Глава 32
Я приготовила для сестры ванну. Меня беспокоило, что в воде могли пропасть свидетельства того, что произошло, но Лиз хотелось полежать в ванне. Она еще хотела, чтобы вода была очень горячей, и попросила, чтобы я осталась с ней.
– Что произошло, Лиз? Он действительно…
– Он пытался. Но об этом я не желаю говорить.
– У тебя все в порядке?
– Нет.
– Не нужно ли нам поехать в больницу?
– Именно этого я больше всего не хочу.
– А вдруг у тебя что-нибудь повреждено?
– Я не хочу, чтобы кто-то меня обследовал.
– А тебя не волнует, что ты можешь забеременеть?
– Нет. Он не… сказала же, не желаю об этом говорить.
Когда Лиз забралась в ванну, она так и оставалась в белье. Она не объясняла почему, но я поняла.
– Ты умница, Лиз, – произнесла я. – Ты убежала от Мэддокса.
– Я не умница, – возразила сестра. – Если бы была умницей, никогда не села бы в машину.
– Не думай об этом. Ты же убежала.
После ванны Лиз легла в кровать и, натянув одеяло на голову, сказала, что ей хочется побыть одной. Я спустилась вниз. Дядя Тинсли находился в гостиной. Я пыталась позвонить маме, спросить, что мы должны делать, чтобы потребовать обвинения, но она не отвечала.
– Надо пойти в полицию, – сказала я.
– Нет, – заявил дядя Тинсли.
– Хотя бы поговорить с адвокатом.
– Такие дела лучше оставить при себе, в семье.
– Все гораздо хуже, чем рассказывал Уэйн. Лиз сказала, что Мэддокс пытался изнасиловать ее.
– О, боже! Бедная девочка. – Он взъерошил волосы. – И все-таки, что ни сделай, это не смягчит нанесенную травму. Будет только хуже.
– Но Мэддокс не может остаться безнаказанным.
– Ты не знаешь Мэддокса, – вздохнул дядя Тинсли. – Люди работали на Мэддокса, но не понимали, какой он человек. Больше всего он любит драку. Многие люди думают, что бой закончен, когда противник повержен, но Мэддокс считает, что тут-то и надо начать бить еще сильнее.

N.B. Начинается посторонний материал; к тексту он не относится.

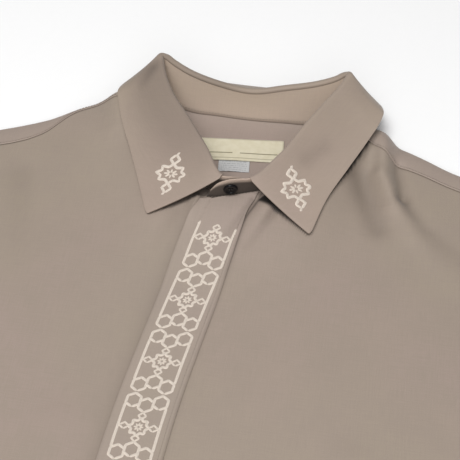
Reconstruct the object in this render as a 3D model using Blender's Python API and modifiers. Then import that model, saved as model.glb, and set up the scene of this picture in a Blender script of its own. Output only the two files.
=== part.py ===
"""Short sleeved shirt with an embroidered front, buttoned at the neck and laid flat on its back.

Metres, +Z up. +Y runs from the hem to the collar, and +X to the side whose front lies on top. The pieces
are worked out round the neck point, on the table under the middle of the neck, and hang from an empty
there. The origin is on the table, under the middle of the whole shirt.
"""
import math

import bmesh
import bpy
import numpy as np
from mathutils import Vector

MM = 0.001

# Cloth
WALL = 0.0013                 # body cloth
SLEEVE_WALL = 0.0012
COLLAR_WALL = 0.0016          # stand and leaf, with their stiffening
LABEL_WALL = 0.0010
GAP = 0.0004                  # air between pieces at a seam
REST_GAP = 0.0006             # air under the placket, which bends with the fronts
ARM_GAP = 0.0007              # air at the armhole, whose curve each piece divides in its own way

# Body, from the neck point
BODY_LENGTH = 0.770
COLLAR_REACH = 0.04716        # to the back of the leaf
HALF_CHEST = 0.298
HALF_SHOULDER = 0.249
ARMHOLE_TOP, UNDERARM = -0.110, -0.290      # y where the armhole starts to curve, and where it ends
BACK_SEAM = -0.090            # y of the seam between yoke and back
NECK_HALF = 0.083             # neck seam from the middle, at the shoulder
SHOULDER_TIP = -0.052         # y of the shoulder fold at the armhole
NECK_TURN = 0.016             # how much of the yoke turns up to the neck seam

# Heights of the middle of the fronts' wall over the table
FRONT_LOW = 0.0050
FRONT_EDGE = 0.0026           # at side seam and hem
ARM_EDGE = 0.0042             # at the armhole
MOUND = {"throat": 0.060, "left": 0.052, "right": 0.034}    # how far the collar lifts the cloth

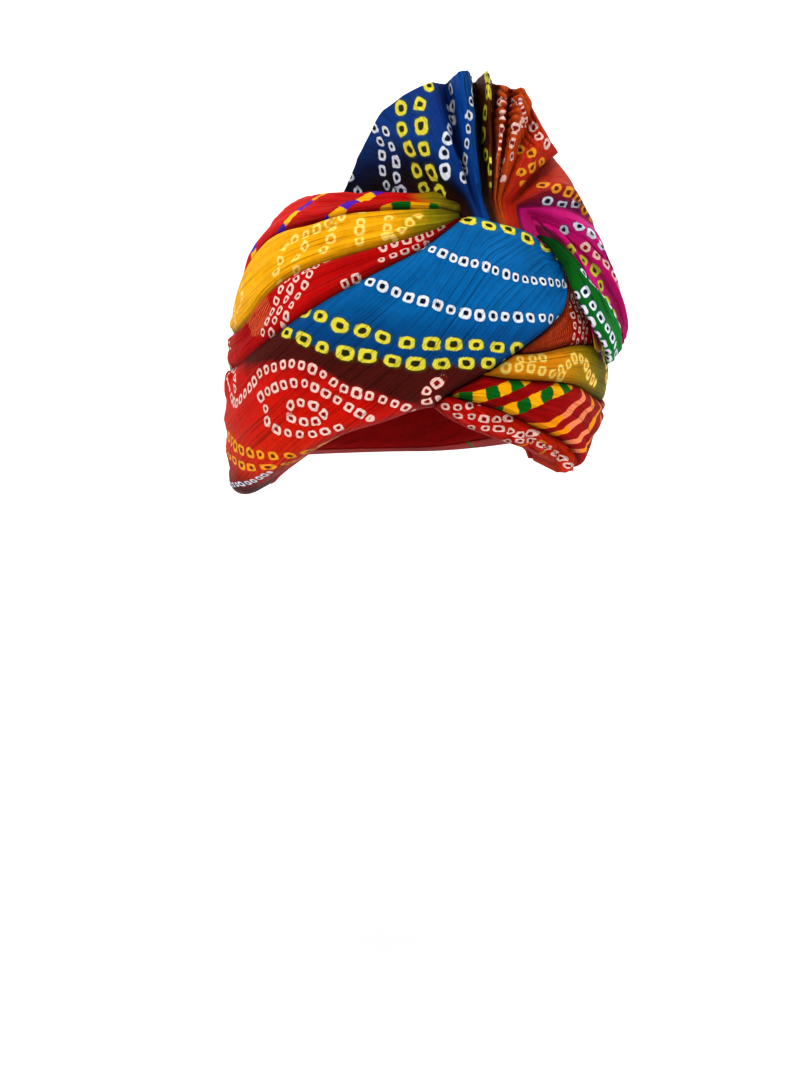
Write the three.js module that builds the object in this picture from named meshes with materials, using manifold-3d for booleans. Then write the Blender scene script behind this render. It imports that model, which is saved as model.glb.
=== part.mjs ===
// A tied turban: one long tie-dyed cloth wound round the head, with a pleated fan that stands
// behind the broad front turn and drapes down one side.
// Millimetres, +Z up. The origin is the middle of the head opening, the front faces -Y, and +X is
// the side that the fan drapes down. Azimuth is measured from the front towards +X and elevation
// from brow level, both in degrees about the middle of the wound body.

import * as THREE from "three";
import Module from "manifold-3d";

const wasm = await Module();
wasm.setup();

// Driving dimensions.
const BROW_LEVEL = 45;
const HEAD = { halfWidth: 78.5, halfDepth: 98.5, domeHeight: 105 };
const BODY = {
  centre: new THREE.Vector3(4.5, 2, BROW_LEVEL),
  halfWidth: 102.5,
  halfDepth: 120,
  height: 123,
  planPower: 2.2,
  profilePower: 2.75,
};
const FIRST_TURNS = 3;
const LAYER_GAP = 0.8;
const EDGE_GAP = 0.36;
const FOLD_WIDTH = 5;
const FULL_FOLD_WIDTH = 20;
const CROWN_THICKNESS = 5;
const CROWN_CLEARANCE = 1.2;
const FAN_CLOTH = 2.4;
const ROLL_LIFT = 5.2;
const ROLL_CLEARANCE = 6.8;
const ROLL_TO_FAN = 0.5;
const ENVELOPE_LEVELS = [-30, -18, -6, 6, 17, 27, 36, 44, 51, 57];

const DEGREE = Math.PI / 180;
const ABOVE_ALL = 90;
const BELOW_ALL = -90;

// Azimuths of the sections: wide steps at the back, close ones at the gather in front.
const SECTION_STEPS = [
  { from: -180, step: 10 },
  { from: -110, step: 6.6 },
  { from: -11, step: 3 },
  { from: 49, step: 1 },
  { from: 50, step: 6 },
  { from: 91, step: 9 },
  { from: 180, step: 0 },
];

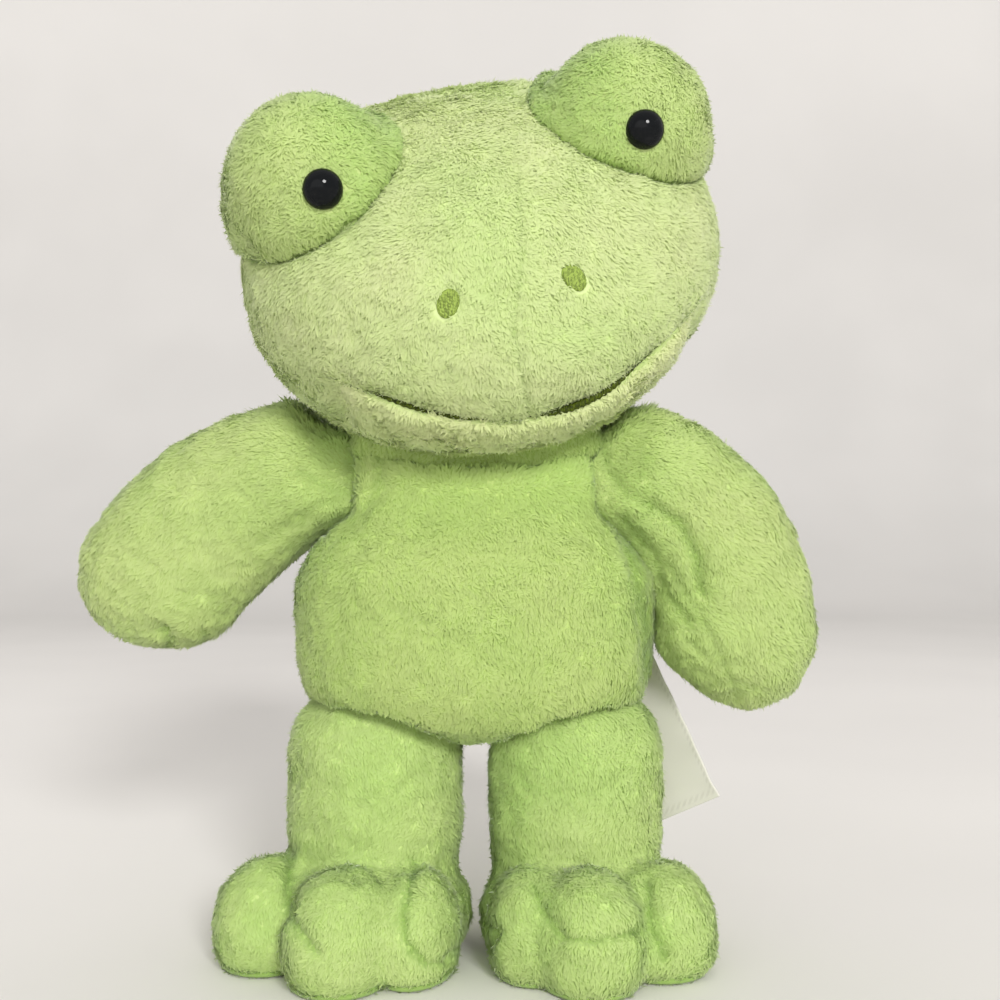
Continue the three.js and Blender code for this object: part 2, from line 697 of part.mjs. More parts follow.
function buildFrog() {
  const frog = new THREE.Group();
  const body = makeBody();
  hang(frog, 'body_cover', body.cover, FINISH.body);
  hang(frog, 'body_filling', body.filling, FINISH.filling);
  hang(frog, 'closing_seam', closingSeam(), FINISH.thread);

  const neckGroup = groupAt(frog, neckPoint);
  hang(neckGroup, 'neck', neck(), FINISH.body);

  const headGroup = new THREE.Group();
  headGroup.applyMatrix4(chain(shift(-neckPoint.x, -neckPoint.y, -neckPoint.z), headFrame));
  neckGroup.add(headGroup);
  const head = makeHead();
  hang(headGroup, 'head_cover', head.cover, FINISH.head);
  hang(headGroup, 'jaw_panel', head.jaw, FINISH.head);
  hang(headGroup, 'head_filling', head.filling, FINISH.filling);
  hang(headGroup, 'mouth_thread', mouthThread(), FINISH.thread);

  for (const side of Object.keys(SIDES)) {
    hang(headGroup, `eye_mound_${side}`, head.mounds[side], FINISH.mound);
    hang(headGroup, `eye_${side}`, eye(side), FINISH.eye);
    hang(headGroup, `eye_washer_${side}`, washer(side), FINISH.washer);
    hang(headGroup, `nostril_${side}`, nostril(side), FINISH.thread);

    const shoulder = new THREE.Vector3((SIDES[side] * SHOULDER_SPREAD) / 2, 0, SHOULDER_HEIGHT);
    const armGroup = groupAt(frog, shoulder);
    const arm = makeArm(side);
    hang(armGroup, `arm_cover_${side}`, arm.cover, FINISH.arm);
    hang(armGroup, `arm_filling_${side}`, arm.filling, FINISH.filling);

    const legGroup = groupAt(frog, hip(side));
    const leg = makeLeg(side);
    hang(legGroup, `leg_cover_${side}`, leg.cover, FINISH.leg);
    hang(legGroup, `leg_filling_${side}`, leg.filling, FINISH.filling);
    hang(legGroup, `sole_${side}`, leg.sole, FINISH.sole);
  }
  hang(groupAt(frog, LABEL_PLACE), 'care_label', label(), FINISH.label);
  return frog;
}

// The origin is under the middle of the whole toy, on the ground.
function standOnOrigin(frog) {
  const box = new THREE.Box3().setFromObject(frog, true);
  const middle = box.getCenter(new THREE.Vector3());
  frog.position.set(-middle.x, -middle.y, -box.min.z);
  return frog;
}

export default standOnOrigin(buildFrog());
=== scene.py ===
"""Light green plush frog: its looks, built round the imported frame.

Laid out as an add-on and run as a script. Forms are worked out in millimetres in the frame
of the part's source, and put into meshes in metres in the row's frame.
"""
import json
import math

import bpy
import numpy as np
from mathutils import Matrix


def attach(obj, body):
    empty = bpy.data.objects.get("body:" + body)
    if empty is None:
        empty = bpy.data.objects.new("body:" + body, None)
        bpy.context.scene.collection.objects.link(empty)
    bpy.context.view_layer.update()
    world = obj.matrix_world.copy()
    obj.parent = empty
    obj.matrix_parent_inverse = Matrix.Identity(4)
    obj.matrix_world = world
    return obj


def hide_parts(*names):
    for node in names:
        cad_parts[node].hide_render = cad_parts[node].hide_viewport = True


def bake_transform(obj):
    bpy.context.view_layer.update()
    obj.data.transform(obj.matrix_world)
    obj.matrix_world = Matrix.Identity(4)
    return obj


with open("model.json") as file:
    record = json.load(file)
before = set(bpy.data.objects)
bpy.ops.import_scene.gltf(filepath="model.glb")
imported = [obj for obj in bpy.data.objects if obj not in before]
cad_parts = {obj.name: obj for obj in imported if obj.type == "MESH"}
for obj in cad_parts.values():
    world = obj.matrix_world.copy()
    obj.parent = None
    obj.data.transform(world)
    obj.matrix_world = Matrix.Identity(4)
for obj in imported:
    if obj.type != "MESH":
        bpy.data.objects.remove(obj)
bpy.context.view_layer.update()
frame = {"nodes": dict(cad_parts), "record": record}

bl_info = {
    "name": "Plush frog",
    "version": (1, 0, 0),
    "blender": (4, 5, 0),
    "location": "View3D > Sidebar > Frog",
    "description": "Builds the plush, embroidery, eyes and label of a stuffed frog",
    "category": "Object",
}

JOINTS = {joint["name"]: joint for joint in frame["record"]["behaviour"]["joints"]}
NECK_HEIGHT = 221.0
MIDDLE = np.array(JOINTS["head_turn"]["pos_m"]) * 1000 - (0, 0, NECK_HEIGHT)
SIDES = {"left": 1, "right": -1}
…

Мэддокс провел множество сражений в суде. У чиновника графства есть реестр судебных дел длиной в милю, где записаны все дела, в которые Мэддокс был вовлечен. Он был истцом из-за споров с соседями о границах земли. Выступал против врача по поводу преступной небрежности. Судился с химчисткой, с механиками, предъявляя претензии к починке машины, с городскими властями из-за рытвины на улице. В то время как большинство людей представляют себе суд местом, где можно искать справедливости, для Мэддокса суд – место, где можно погубить того, кто встал у него на пути или выступил на противоположной стороне.
Всему этому Мэддокс научился давным-давно, рассказывал дядя Тинсли, когда жил в пансионе на Роуд-Айленд и своровал какие-то украшения у своей хозяйки. Полиция обыскала его комнату, и Мэддокса признали виновным. Потом появился адвокат по гражданским делам, который доказал, что полиция не имела права обыскивать комнату Мэддокса без его разрешения. Дело дошло до Верховного суда. Мэддокс победил, хотя все знали, что он виновен. И вот тогда Мэддокс сообразил, что виновность и невиновность несущественны и люди, разбирающиеся в законе, могут вычислить, как закон обойти.
– Он хвастается тем, что выиграл то дело, – сказал дядя Тинсли. – Он грязно воюет. Вот почему вы не должны связываться с Мэддоксом.
– Как же нам быть? Делать вид, будто ничего не случилось?
Дядя Тинсли подтолкнул кочергой горящее полено, и искры полетели в трубу.
Я вернулась в «птичье крыло». Дядя Тинсли хотел делать вид, что ничего не произошло, а я размышляла о том, что рассказы мамы о своей семье были правдой – все родственники были специалистами по притворству.
Лиз лежала, натянув одеяло на голову. Я взяла фотографию папы и его «Серебряную звезду» из сигарной коробки, которую хранила в белой колыбели, и понесла их в ванную, чтобы рассмотреть при свете. Погладила пальцами крошечную серебряную звезду, что была внутри большой золотой звезды, и задумалась, какой совет дал бы мне отец, если бы был жив. Я смотрела на его усмешку, на его самоуверенную позу со скрещенными на груди руками, в которой он стоял, прислонившись к двери, и поняла, что одну вещь Чарли Уайетт никогда бы не сделал. Он никогда не сделал бы вид, будто ничего не случилось.